After the war, the Zionist leader was considered by many to be a Nazi collaborator, claiming that the rescue of the chosen few was only possible by betraying the hundreds of thousands of uninitiated. After the war, Kasztner emigrated to Israel, where a dispute over his person and 1944 activities led to a libel trial in which the judge ruled in favor of Kasztner's opponent on most of the issues. Unable to escape the charge of collaboration, Kasztner was shot dead by a Jewish assassin outside his home in March 1957. After his death, the Israeli Supreme Court acquitted him of the collaboration charges. 

An important Zionist center was also the so-called Palestine Office, which was set up to coordinate Jewish emigration to then-Palestine. Like the Rescue Committee, it included representatives of various groups. Its executive director, Miklós Krausz, played a significant role in Jewish self-rescue, seeking and finding contacts with the Hungarian authorities and international diplomatic bodies. His activities became particularly important in July 1944, when he moved the Office to the so-called Glass House (29 Vadász Street) and succeeded in placing the building under Swiss diplomatic protection. Although the emigration he had encouraged did not come to anything, the Glass House gave refuge to thousands of persecuted Jews. The most important step Krausz took was to finally deliver the Auschwitz Protocol, which had long been in the hands of the Zionists, to Switzerland in June. 

A crowd of people waiting for a Swiss protective document in front of 29 Vadász Street
The group of young Zionists (halutzim), numbering a few hundred, carried out considerable illegal activities. Apart from a few sporadic cases, this was not armed resistance. Young Jews who had fled Slovakia and Poland between 1942 and 1944, such as Martin Elefánt (Mose Alpan), Rafael Friedl (Rafi Ben-Salom) and Perec Révész, played a leading role. They activated the Hungarian halutz networks led by Endre Grósz (Dávid Gur), Ernő Teichmann (Efra Agmon), and others. 

After the German occupation, the young Zionists mainly rescued and transferred their own friends and family members to Slovakia, Romania and the former Yugoslav territories. Many left Hungary on the "Kasztner train". Their forgery workshop with its illegal printing press played a particularly important role. As the system of diplomatic immunity was built up, the volume of document reproduction and distribution tasks increased steadily. The young Zionists carried out their most courageous deeds during the Arrow Cross rule. Dressed in Hungarian and German military uniforms, armed and waving false orders, they rescued people from the hands of the Arrow Cross. They contributed to the International Red Cross ' child rescue operations. Their relations with other Zionist groups were rather tense, but they maintained contact with some of the members of the illegal communist resistance movement. 

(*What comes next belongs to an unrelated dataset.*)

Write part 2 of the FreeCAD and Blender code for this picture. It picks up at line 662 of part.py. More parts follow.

Endre Grósz (David Gur), one of the leaders of the young Zionists, in an Arrow Cross uniform. The halutzim often saved people in disguise.
Individual strategies

The majority of Hungarian Jews, like their coreligionists all over Europe, obeyed the orders of the authorities, the police, the gendarmerie, the military. Most of them wore the yellow star, moved to ghettos, designated buildings, boarded train cars, and showed up at the place and time stipulated by the summoning orders. At the same time, there were many, tens of thousands of people who "broke the rules", defied the orders, hid with or without false papers, and escaped when and how they could. 

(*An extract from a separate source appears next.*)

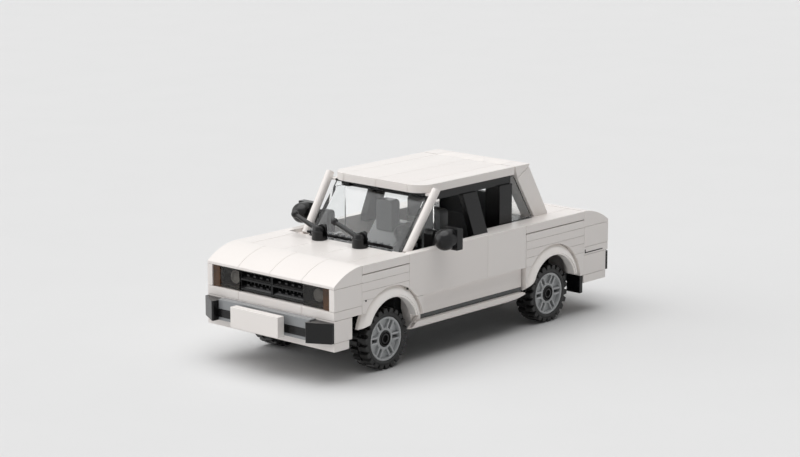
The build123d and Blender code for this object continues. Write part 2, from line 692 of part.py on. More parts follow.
def tyre(axle_s, sign):
    y = sign * (WHEEL_FACE_Y - TYRE_WIDTH / 2)
    return Pos(NOSE_X - axle_s, y, TYRE_R) * Rot(90, 0, 0) * PLAIN_TYRE


def hood_panels():
    """Flat hood tiles behind the curved panels, two columns at each side."""
    pieces = []
    for y0, y1 in ((-SIDE_IN, -STUD), (-STUD, STUD), (STUD, SIDE_IN)):
        pieces.append(box(NOSE_CURVE + SEAM, HOOD_END, y0 + SEAM / 2, y1 - SEAM / 2, BELT_Z, DECK_Z))
    return pieces


def boot_panels():
    pieces = []
    for y0, y1 in ((-SIDE_IN, 0), (0, SIDE_IN)):
        end_s = BODY_LENGTH - TAIL_CURVE - SEAM
        panel = box(REAR_WALL, end_s, y0 + SEAM / 2, y1 - SEAM / 2, BELT_Z, DECK_Z)
        pieces.append(panel)
    return pieces


def mudflap():
    return box(140.2, 142.0, 25.0, 31.6, 8.9, APRON_Z - 0.05)


os.makedirs("parts", exist_ok=True)

PLAIN_TYRE = plain_tyre()

save("chassis_plate", chassis_plate())
save("axle_blocks", axle_blocks())
save("front_inner_bricks", inner_bricks(NOSE_CURVE, HOOD_END))
save("rear_inner_bricks", inner_bricks(REAR_WALL, BODY_LENGTH - TAIL_CURVE - SEAM))
save("valances", [valance(7.6), turned(valance(TAIL_APRON), TAIL_STEP)])
save("aprons", [apron(9.2), turned(apron(TAIL_APRON), TAIL_STEP)])
save("bumper_bars", [bumper_bar(), turned(bumper_bar(), TAIL_STEP)])
save("bumper_strips", [bumper_strip(), turned(bumper_strip(), TAIL_STEP)])
corners = both(bumper_corner())
save("bumper_corners", corners + [turned(corner, TAIL_STEP) for corner in corners])
stem_end = -BUMPER_DEPTH - 0.32
save("number_plates", [number_plate(stem_end), turned(number_plate(stem_end + TAIL_STEP))])
save("nose_frame", end_frame(NOSE_CURVE))
save("tail_frame", [turned(piece) for piece in end_frame(TAIL_CURVE)])
save("grille", grille())
save("headlamps", both(lamp_block(16.0, 25.9, 0.7)))
save("indicators", both(lamp_block(25.95, 29.45, 0.5)))
save("tail_lamps", [turned(lamp) for lamp in both(lamp_block(17.6, 29.45, 0.7))])
save("tail_panel", turned(lamp_block(-17.55, 17.55, 0.5)))
save("hood_curves", curved_panels(NOSE_CURVE))
save("boot_curves", [turned(piece) for piece in curved_panels(TAIL_CURVE)])
save("hood_panels", hood_panels())
save("boot_panels", boot_panels())
save("cowl", cowl())
save("front_fenders", both(front_fender()))
save("rear_quarters", both(rear_quarter()))
front_belts = both(belt(NOSE_CURVE + SEAM, DOOR_START - SEAM))
rear_belts = both(belt(DOOR_END + SEAM, BODY_LENGTH - TAIL_CURVE - SEAM))
save("belt_rails", front_belts + rear_belts)
arches = [wheel_arch(FRONT_ARCH, FRONT_ARCH_FEET), wheel_arch(REAR_ARCH, REAR_ARCH_FEET)]
save("wheel_arches", both(arches))
save("front_doors", both(front_door()))
save("rear_doors", both(rear_door()))
save("door_ledges", both(door_ledge()))
save("lower_panels", both([lower_panel(), sill_post()]))
save("sill_plates", both(sill_plate()))
save("sill_bars", both(sill_bar()))
save("mudflaps", both(mudflap()))
save("roof_panels", roof_panels())
save("roof_frame", roof_frame())
save("a_pillars", both(a_pillar()))
save("windscreen", windscreen())
save("middle_pillars", both(middle_pillar()))
save("window_columns", both(window_column()))
save("quarter_panes", both(quarter_pane()))
save("corner_posts", both(corner_post()))
save("rear_window", rear_window())
save("front_seats", [seat(SEAT_Y), seat(-SEAT_Y)])
save("rear_bench", rear_bench())
save("parcel_shelf", parcel_shelf())
save("dashboard", dashboard())
save("steering_wheel", steering_wheel())
save("wiper_bases", [wiper_base(y) for y in WIPER_Y])
save("wiper_levers", [wiper_lever(y) for y in WIPER_Y])
save("door_mirrors", both(door_mirror()))
for end, axle_s in (("front", FRONT_AXLE), ("rear", REAR_AXLE)):
    save(f"{end}_axle", axle(axle_s))
    for side, sign in (("left", 1), ("right", -1)):
        save(f"{end}_{side}_rim", rim(axle_s, sign))
        save(f"{end}_{side}_tyre", tyre(axle_s, sign))
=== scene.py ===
import json
import math

import bmesh
import bpy
from mathutils import Matrix, Vector


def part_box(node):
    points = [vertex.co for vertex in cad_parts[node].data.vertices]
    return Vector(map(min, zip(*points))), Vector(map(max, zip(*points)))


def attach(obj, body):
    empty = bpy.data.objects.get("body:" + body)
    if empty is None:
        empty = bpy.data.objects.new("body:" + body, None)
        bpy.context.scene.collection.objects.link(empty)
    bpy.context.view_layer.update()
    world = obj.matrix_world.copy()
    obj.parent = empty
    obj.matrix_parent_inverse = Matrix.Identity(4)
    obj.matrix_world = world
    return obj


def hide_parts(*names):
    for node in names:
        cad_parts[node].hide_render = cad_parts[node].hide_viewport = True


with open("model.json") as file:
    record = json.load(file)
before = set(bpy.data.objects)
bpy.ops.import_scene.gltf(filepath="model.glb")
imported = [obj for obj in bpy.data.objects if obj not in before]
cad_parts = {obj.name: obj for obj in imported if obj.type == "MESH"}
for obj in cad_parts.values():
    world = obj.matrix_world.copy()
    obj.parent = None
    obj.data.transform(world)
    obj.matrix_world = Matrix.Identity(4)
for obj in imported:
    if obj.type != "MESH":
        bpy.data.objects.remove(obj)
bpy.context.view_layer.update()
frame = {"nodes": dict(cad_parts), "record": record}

MM = 0.001


# --- shader nodes ---------------------------------------------------------------------------------

# Sizes of what varies over a moulding, in millimetres.
CLOUD_SIZE = 30         # the slow drift of a shade across bricks
HAZE_SIZE = 12          # duller and glossier patches, left by handling
CLEAR_HAZE_SIZE = 4     # the same on a clear piece, which shows smaller ones
HAIRLINE_SIZE = 0.5     # real ones are a few hundredths wide; these are coarser, to show
SKIN_DEPTH = 0.05       # the unevenness that a polished mould leaves
CLEAR_SKIN_DEPTH = 0.1

# A noise's values mostly lie between these two.
NOISE_LOW, NOISE_HIGH = 0.3, 0.7


def linear(hex_colour):
    """An sRGB hex colour as the linear RGBA that shaders take."""
    channels = [int(hex_colour[i:i + 2], 16) / 255 for i in (1, 3, 5)]
    return [c / 12.92 if c <= 0.04045 else ((c + 0.055) / 1.055) ** 2.4 for c in channels] + [1.0]


def per_metre(size_mm):
    """A pattern's scale for features of that size."""
    return 1000 / size_mm


def add_node(tree, kind, inputs=None, **settings):
    """Adds a node. An input given another node's output is linked to it, and any other is set."""
    node = tree.nodes.new(kind)
    for name, value in settings.items():
        setattr(node, name, value)
    for name, value in (inputs or {}).items():
        if isinstance(value, bpy.types.NodeSocket):
            tree.links.new(value, node.inputs[name])
        else:
            node.inputs[name].default_value = value
    return node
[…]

There is a significant difference in such patterns of resistance and self-rescue between the countryside deportations in the spring-summer of 1944 and the events in the winter in Budapest during the death marches, ghettos, and the Arrow Cross terror). The ghettoization and deportation in the countryside took place with a speed unprecedented in the history of the Holocaust. The victims did not even have time to recover from the shock of the German occupation, and the operation was already in motion. The topography of the towns and villages outside Budapest was largely unsuitable for hiding. The deceptive fake news campaign of the Hungarian authorities that told the public that the Jews were only taken to work inside the country proved effective. At that time, very few had heard of the real objective of the action: the mass murder of the deported. The rescue operations by neutral countries, which saved the lives of so many in the capital a few months later, had not even begun. Despite this, many of the persecuted tried to escape, but their options were limited. Such attempts were particularly likely to succeed in areas bordering Romania, such as Nagyvárad (today: Oradea) and its surroundings. 

The situation was significantly different in the capital during the Arrow Cross era. The individual willingness of the Christian population to rescue Jews was intensified, as was the activity of neutral diplomacy and of some representatives of the Christian churches. The countryside ghettos, brick factoriesand deportations were witnessed by many throughout the country. During the Arrow Cross terror, the persecution of the Jews could arouse sympathy in many because tens of thousands of non-Jews, deserters, anti-Nazis, and others were also hunted, arrested, and murdered. The summer events and the horrors of the Arrow Cross rule thus prompted many to take action and to rescue Jews. The approach of the Soviet troops and the certainty of German defeat were also important in strengthening resistance tendencies. The capital had the most family and personal connections between Jews and non-Jews, which again created more favorable conditions for the persecuted. Let us also not forget that, because of its size, Budapest was the most suitable Hungarian city for hiding. All these circumstances led to the fact that in January 1945, there were between 20 and 30,000 Jews “illegally” hiding in the city.